Everyone knows what it’s like to be under the “leadership” of a crummy boss. This is the guy who has no particular sense of what his employees need or want from their professional lives, and demonstrates no interest whatsoever in becoming otherwise enlightened. He’s in the gig for the ego boost and the paycheque, and precious little else.

 

But those folks blessed enough to have experienced the pleasure of working for an employer who sits at a more advanced post along the spirituality scale understand the distinction between the two camps in their bones.

Everything is in flux in our world right now, as the lot of us make the unwieldy and enormous transition to a more globally sensitive, less materially dependent existence. The effects of globalization, to say nothing of the various earth-rattling technological changes currently underfoot, are vast and wide ranging. Longstanding systems of all stripes are failing, and business needs to be in a position to catch the tumbling blocks.

It stands to reason that the concept of leadership in the workplace would benefit from a tandem radical reincarnation. Enter the “transpersonal leader.”

The transpersonal leader is an individual in a position of authority who doesn’t trip up on the ego side of the equation. This guy understands the shortcomings of the conventional view of leadership roles, and seeks to rewrite them with a highly ethical, socially conscious, integrity-fueled pen.

 “Most of us start from a place of personal leadership, which is ego-based,” explains John Knights, a UK-based leadership coach and mentor who speaks regularly on this topic. “The decisions we make are for ourselves. They are usually driven by power, recognition and reward. When you go beyond the ego, you make decisions keeping in mind other stakeholders. That, to me, in business terms, is what spirituality is.”

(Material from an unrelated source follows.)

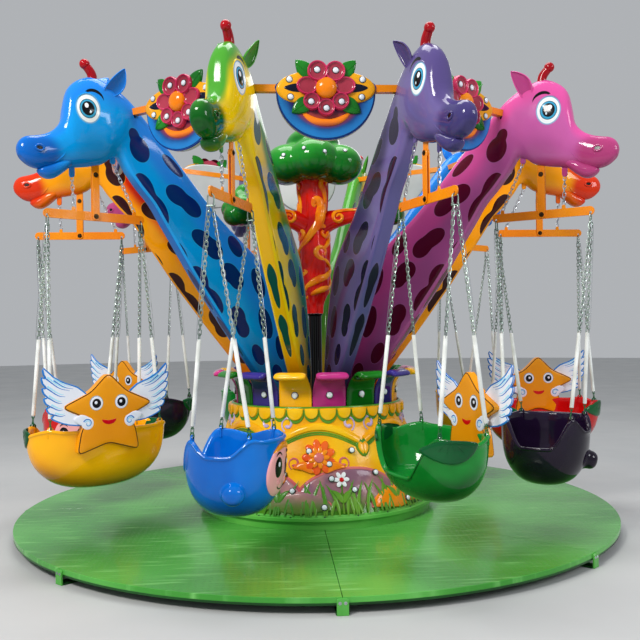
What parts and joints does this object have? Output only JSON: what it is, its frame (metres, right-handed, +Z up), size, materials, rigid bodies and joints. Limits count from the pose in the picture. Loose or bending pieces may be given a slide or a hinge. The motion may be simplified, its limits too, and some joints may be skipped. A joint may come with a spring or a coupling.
{
  "type": "chair swing ride",
  "caption": "Children's chair swing ride: a round platform and drum carry a turning tree, giraffe-neck arms and a flower ring, with tub chairs on chains.",
  "frame": {"origin": "centre of the platform on the floor under the feet, on the axis of the turntable", "axes": "+Z up along the turning axis, -Y towards the front, +X to the right seen from the front"},
  "size_m": [4.452, 4.34, 3.082],
  "materials": {
    "platform": "glossy green paint",
    "drum": "glossy painted glass-fibre shell",
    "crown": "glossy painted glass-fibre petals in several colours",
    "turntable": "satin dark paint",
    "pole": "glossy black paint",
    "trunk": "glossy painted glass-fibre shell",
    "foliage": "glossy painted glass-fibre shell",
    "ring": "glossy paint with moulded flowers",
    "hanger": "glossy orange paint",
    "chain": "zinc-plated chain in clear sleeves",
    "giraffe_purple": "glossy painted glass-fibre shell",
    "giraffe_magenta": "glossy painted glass-fibre shell",
    "giraffe_orange": "glossy painted glass-fibre shell",
    "giraffe_blue": "glossy painted glass-fibre shell",
    "giraffe_green": "glossy painted glass-fibre shell, yellow and green",
    "seat_red": "glossy moulded tub",
    "seat_yellow": "glossy moulded tub",
    "seat_blue": "glossy moulded tub",
    "seat_green": "glossy moulded tub",
    "seat_aubergine": "glossy moulded tub"
  },
  "bodies": {
    "base": {"platform": "platform", "drum": "drum", "crown": "crown"},
    "rotor": {"turntable": "turntable", "pole": "pole", "trunk": "trunk", "leaves_left": "foliage", "leaves_right": "foliage", "leaves_top": "foliage", "flower_ring": "ring", "giraffe_01": "giraffe_purple", "giraffe_02": "giraffe_magenta", "giraffe_03": "giraffe_orange", "giraffe_04": "giraffe_blue", "giraffe_05": "giraffe_green", "giraffe_06": "giraffe_purple", "giraffe_07": "giraffe_magenta", "giraffe_08": "giraffe_orange", "giraffe_09": "giraffe_blue", "giraffe_10": "giraffe_green"},
    "hanger_body_01": {"hanger_01": "hanger"},
    "chair_01": {"chain_inner_01": "chain", "chain_outer_01": "chain", "seat_01": "seat_green"},
    "hanger_body_02": {"hanger_02": "hanger"},
    "chair_02": {"chain_inner_02": "chain", "chain_outer_02": "chain", "seat_02": "seat_aubergine"},
    "hanger_body_03": {"hanger_03": "hanger"},
    "chair_03": {"chain_inner_03": "chain", "chain_outer_03": "chain", "seat_03": "seat_red"},
    "hanger_body_04": {"hanger_04": "hanger"},
    "chair_04": {"chain_inner_04": "chain", "chain_outer_04": "chain", "seat_04": "seat_yellow"},
    "hanger_body_05": {"hanger_05": "hanger"},
    "chair_05": {"chain_inner_05": "chain", "chain_outer_05": "chain", "seat_05": "seat_blue"},
    "hanger_body_06": {"hanger_06": "hanger"},
    "chair_06": {"chain_inner_06": "chain", "chain_outer_06": "chain", "seat_06": "seat_green"},
    "hanger_body_07": {"hanger_07": "hanger"},
    "chair_07": {"chain_inner_07": "chain", "chain_outer_07": "chain", "seat_07": "seat_aubergine"},
    "hanger_body_08": {"hanger_08": "hanger"},
    "chair_08": {"chain_inner_08": "chain", "chain_outer_08": "chain", "seat_08": "seat_red"},
    "hanger_body_09": {"hanger_09": "hanger"},
    "chair_09": {"chain_inner_09": "chain", "chain_outer_09": "chain", "seat_09": "seat_yellow"},
    "hanger_body_10": {"hanger_10": "hanger"},
    "chair_10": {"chain_inner_10": "chain", "chain_outer_10": "chain", "seat_10": "seat_blue"}
  },
  "joints": [
    {"name": "rotor_turn", "type": "hinge", "parent": "base", "child": "rotor", "pos_m": [0, 0, 0.9], "axis": [0, 0, 1], "continuous": true},
    {"name": "hanger_swing_01", "type": "hinge", "parent": "rotor", "child": "hanger_body_01", "pos_m": [-0.54078, 1.66435, 2.38], "axis": [0.9511, 0.309, 0], "range_deg": [-5, 15]},
    {"name": "chair_swing_01", "type": "hinge", "parent": "hanger_body_01", "child": "chair_01", "pos_m": [-0.54078, 1.66435, 2.101], "axis": [-0.309, 0.9511, 0], "range_deg": [-8, 8]},
    {"name": "hanger_swing_02", "type": "hinge", "parent": "rotor", "child": "hanger_body_02", "pos_m": [-1.41578, 1.02862, 2.38], "axis": [0.5878, 0.809, 0], "range_deg": [-5, 15]},
    {"name": "chair_swing_02", "type": "hinge", "parent": "hanger_body_02", "child": "chair_02", "pos_m": [-1.41578, 1.02862, 2.101], "axis": [-0.809, 0.5878, 0], "range_deg": [-8, 8]},
    {"name": "hanger_swing_03", "type": "hinge", "parent": "rotor", "child": "hanger_body_03", "pos_m": [-1.75, 0, 2.38], "axis": [0, 1, 0], "range_deg": [-5, 15]},
    {"name": "chair_swing_03", "type": "hinge", "parent": "hanger_body_03", "child": "chair_03", "pos_m": [-1.75, 0, 2.101], "axis": [-1, 0, 0], "range_deg": [-8, 8]},
    {"name": "hanger_swing_04", "type": "hinge", "parent": "rotor", "child": "hanger_body_04", "pos_m": [-1.41578, -1.02862, 2.38], "axis": [-0.5878, 0.809, 0], "range_deg": [-5, 15]},
    {"name": "chair_swing_04", "type": "hinge", "parent": "hanger_body_04", "child": "chair_04", "pos_m": [-1.41578, -1.02862, 2.101], "axis": [-0.809, -0.5878, 0], "range_deg": [-8, 8]},
    {"name": "hanger_swing_05", "type": "hinge", "parent": "rotor", "child": "hanger_body_05", "pos_m": [-0.54078, -1.66435, 2.38], "axis": [-0.9511, 0.309, 0], "range_deg": [-5, 15]},
    {"name": "chair_swing_05", "type": "hinge", "parent": "hanger_body_05", "child": "chair_05", "pos_m": [-0.54078, -1.66435, 2.101], "axis": [-0.309, -0.9511, 0], "range_deg": [-8, 8]},
    {"name": "hanger_swing_06", "type": "hinge", "parent": "rotor", "child": "hanger_body_06", "pos_m": [0.54078, -1.66435, 2.38], "axis": [-0.9511, -0.309, 0], "range_deg": [-5, 15]},
    {"name": "chair_swing_06", "type": "hinge", "parent": "hanger_body_06", "child": "chair_06", "pos_m": [0.54078, -1.66435, 2.101], "axis": [0.309, -0.9511, 0], "range_deg": [-8, 8]},
    {"name": "hanger_swing_07", "type": "hinge", "parent": "rotor", "child": "hanger_body_07", "pos_m": [1.41578, -1.02862, 2.38], "axis": [-0.5878, -0.809, 0], "range_deg": [-5, 15]},
    {"name": "chair_swing_07", "type": "hinge", "parent": "hanger_body_07", "child": "chair_07", "pos_m": [1.41578, -1.02862, 2.101], "axis": [0.809, -0.5878, 0], "range_deg": [-8, 8]},
    {"name": "hanger_swing_08", "type": "hinge", "parent": "rotor", "child": "hanger_body_08", "pos_m": [1.75, 0, 2.38], "axis": [0, -1, 0], "range_deg": [-5, 15]},
    {"name": "chair_swing_08", "type": "hinge", "parent": "hanger_body_08", "child": "chair_08", "pos_m": [1.75, 0, 2.101], "axis": [1, 0, 0], "range_deg": [-8, 8]},
    {"name": "hanger_swing_09", "type": "hinge", "parent": "rotor", "child": "hanger_body_09", "pos_m": [1.41578, 1.02862, 2.38], "axis": [0.5878, -0.809, 0], "range_deg": [-5, 15]},
    {"name": "chair_swing_09", "type": "hinge", "parent": "hanger_body_09", "child": "chair_09", "pos_m": [1.41578, 1.02862, 2.101], "axis": [0.809, 0.5878, 0], "range_deg": [-8, 8]},
    {"name": "hanger_swing_10", "type": "hinge", "parent": "rotor", "child": "hanger_body_10", "pos_m": [0.54078, 1.66435, 2.38], "axis": [0.9511, -0.309, 0], "range_deg": [-5, 15]},
    {"name": "chair_swing_10", "type": "hinge", "parent": "hanger_body_10", "child": "chair_10", "pos_m": [0.54078, 1.66435, 2.101], "axis": [0.309, 0.9511, 0], "range_deg": [-8, 8]}
  ]
}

The key to great leadership, says Knights, is not in a leader changing an organization or even changing the people who work there, but in changing himself. Only by cultivating more effective behaviours that spring from an enthusiastic appreciation for how his personal values play into every move he makes, can a leader truly and authentically lead.

 

The first step in understanding transpersonal leadership comes with appreciating that our brains learn better through insight than instruction. In other words, the leaders with a facility for “showing” rather than “telling” are poised for particularly meaningful transformation.

More than that, leaders need to bump up their empathy and emotional intelligence meters across the board. Learning to listen to others, and following up with a demonstration that you have listened, is key for today’s effective leader.

 

Finally, it’s incumbent on all the players to make the distinction between managing and leading. Where management is about planning, organizing, staffing, controlling and solving problems, leadership is about establishing a direction, and setting people up such that they can most successfully follow it. When you manage, you’re consumed with “process.” When you lead, you’re consumed with vision, direction and human capital… you are not necessarily the brightest egg, but you are in front.

“Management,” intones Knights, “produces key results; leadership produces change and transformation.”